There was also the saint and mystic Shaikh Salim Chishti, who is played by legendary thespian Dharmendra in Taj: Divided by Blood. Shah and Dharmendra go a long way back, to the heyday of hardcore action films like Ghulami (1985) and Tahalka (1992). The actors represent contrasting schools of performance— Sholay and Nishant were released in the same year—but have maintained a genial friendship. “I have seen Dharmendra in his alcohol phase and without alcohol phase,” Shah says. “He has always been the same person, a real salt-of-the-earth type guy who remains unaffected by his massive success.”

Shah is deferential towards Prithviraj Kapoor’s Akbar, calling it a performance ‘too large for a screen’. He is less effusive about Hrithik Roshan’s version, in the 2008 romance Jodhaa Akbar. “I quite liked the film and thought Hrithik was fetching to look at. But that’s not how Akbar actually looked. He was physically strong but short of stature. The film interpreted him as this sexy-looking man. I mean, the hundreds of concubines he kept, it’s not like they had a choice!”

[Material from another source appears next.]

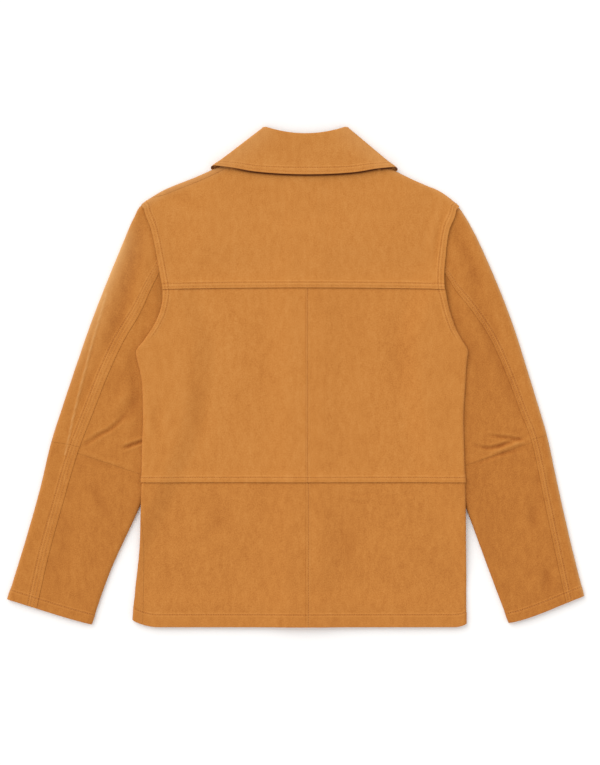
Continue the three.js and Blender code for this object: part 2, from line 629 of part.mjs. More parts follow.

Taj isn’t the only politically potent project Shah has recently lent his name to. Earlier in February, Dibakar Banerjee told Deadline.com that his Tees (formerly titled Freedom) has been shelved by Netflix. Led by Shah and Manisha Koirala, the film narrates the story of ‘a middle-class Muslim family across three generations’. Netflix has reportedly scrapped the film’s release and is not allowing Banerjee to screen it at festivals.

Shah says he does not know about the development but did expect the film to get into trouble. “It was quite plucky of (Dibakar) to make it in the first place. I don’t know what can displease people these days.” The film, Shah argues, is a work of speculative fiction and not a direct commentary (one of the storylines concerns an author struggling to get his novel published). 

“We are talking about a futuristic thing,” he says before catching on to the irony. “We are talking about something that may happen and there is every likelihood it will happen.”

Taj: Divided by Blood releases on ZEE5 on March 3.